2. Glass (M. Night Shyamalan, 2019)

The most recent film included on the list is M. Night Shyamalan’s Glass. Working as a culmination to a trilogy nineteen years in the making, tail-ending Shyamalan’s other films Unbreakable (2000) and Split (2016), Glass is admittedly a film that seems to take some pleasure in consistently worming its way out of the grip of the audience and then faintly chuckling at them because it feels smarter.

This isn’t too much of a problem, though, as the film presented is so carefully, and so beautifully constructed because of the nineteen years behind these characters that it all runs unimaginably smoothly. It’s a film most aptly analogised as seeing a great puzzle put itself together.

The performances across the board are fantastic, with Bruce Willis giving one of the greatest performances of his career and McAvoy improving on the physicality of his character in a truly shocking way at times.

It is one of Shyamalan’s most depressing, but also most hopeful films yet, and it is also one of his best. It’s reassuring that someone as cinematically lost as Shyamalan was in the late 2000s and early 2010s could come back so strongly, with his last three films all delivering wonderfully. It’s good to have Shyamalan back.

 

3. Unsane (Steven Soderbergh, 2018)

Okay – one has to be admit that this film simply isn’t the most controversial or the most divisive, but the way that some hold this in their mind as at least one of the greatest films of 2018, and of Soderbergh’s career, and others simply find it dry and uninteresting is kind of captivating.

With some of the boldest editing of the decade so far, and Soderbergh’s phone aesthetic working wonders to add to the claustrophobia induced by the tight framing, Unsane is a thriller if ever there was.
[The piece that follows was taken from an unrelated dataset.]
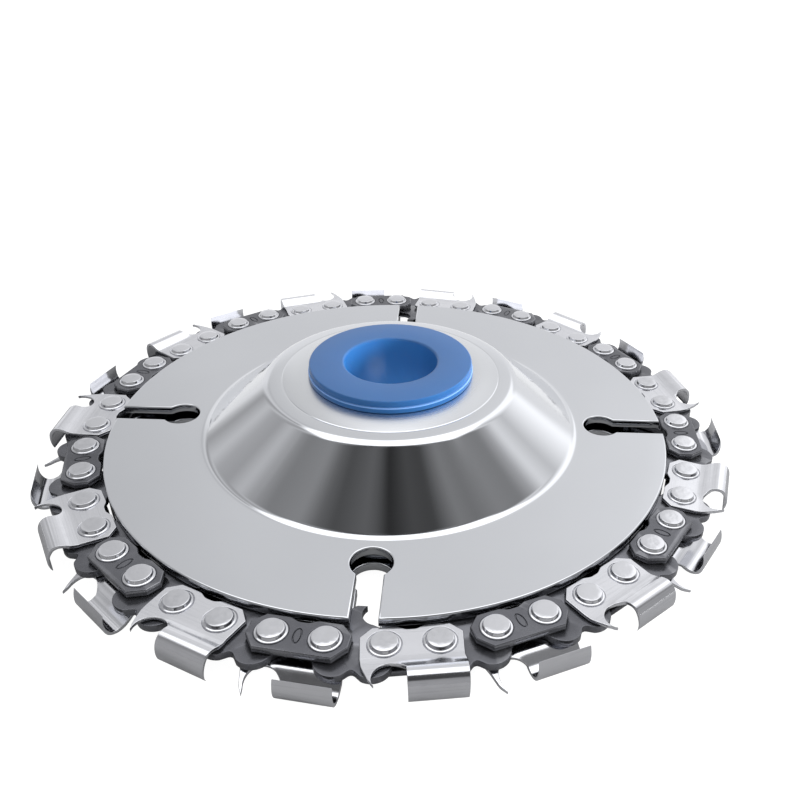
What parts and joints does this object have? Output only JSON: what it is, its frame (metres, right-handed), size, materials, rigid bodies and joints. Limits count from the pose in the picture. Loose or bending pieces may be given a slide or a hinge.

It’s amazing just to see a film as mainstream as this one to try so many new things with so much confidence, mainly with the use of a phone (likely only allowed because of the growing success behind Sean Baker’s Tangerine from a few years prior) as the camera, but more importantly, the way that this film consistently puts the story in the background and focuses on using different cinematic techniques to focus on the feeling of the situation that the story creates.

Soderbergh cares very little for the nuances of the story, allowing them to simply pass by in the background whilst the incredible editing and wonderfully jarring cinematography take the forefront and make the audience feel dizzy and nauseated.

It’s just brilliant to see a director like Soderbergh shake off the shackles that come with mainstream success and go crazy as he used to, and it’s also re-assuring that now films this good can be made on devices so small and so accessible. Certainly an important film for any low or no budget filmmakers to see, just for the inspiration of it. It’s a shame that High Flying Bird wasn’t quite so good.

 

4. Spring Breakers (Harmony Korine, 2013)

spring-breakers

Harmony Korine must simply enjoy creating controversy through his films by now, or he must at least be so used to it that it no longer has any effect, as with Spring Breakers – puzzlingly his most commercially successful film to date, other than maybe The Beach Bum (2019) – Korine takes his typically controversial and aggressive cinematic style and applies it to this much more mainstream narrative of good girls gone bad in the name of finding popularity, sleazy sex and money during the time of America’s most… passionate(?) holiday, Spring Break.

Starring the lovable oddball James Franco in what must be his strangest role to date, as a stoner who almost constantly is mumbling, or slurring, ‘Spring break… spring break forever…’ under his smoky breath, Korine manages to find a strange meeting point between the underground cinema he has worked in for so much of his career and the mainstream cinema he clearly has quite a love for. Korine seems to becoming more popular, and his style seems to be experiencing quite a change, and it’s definitely fun to watch even if he doesn’t always hit a home run.

 

5. It Comes at Night (Trey Edward Schultz, 2017)

It Comes At Night

Horror is one of the most subjective genres of all, maybe next to comedy the single most subjective, mainly because all of us are simply scared by very different things, something that can’t be helped. However, It Comes At Night also decided to be a slow-burning and extremely enigmatic horror, more dependent on whatever the audience members individually add to the film rather than telling a clear-cut story, and using cinematic form in a way to certainly create a specific atmosphere and mood, but never to really divulge anything of importance to the audience in terms of what it is that they should really be afraid of.

It Comes At Night much prefers basking in its eerily enigmatic and quiet state, refusing to show its hand and instead playing on a ruthless level of the fear of the unknown, until the anxiety eventually bubbles over and becomes absolutely unbearable.

Largely focusing on dream sequences, and how paranoia can influence the mind (specifically depending on the world someone is surrounded by), and essentially binge-written following the death of a loved one by writer/director Trey Edward Schultz (also known for the excellent Krisha), It Comes At Night is simultaneously a film to be prescribed to the horror fan in need of the jolt of adrenaline from a fix of some of the darkest chills in horror history… but also to an insomniac looking to be bored, due to the plain and simple subjectivity of all of its scares. A very strange case, aptly applied to a very strange film.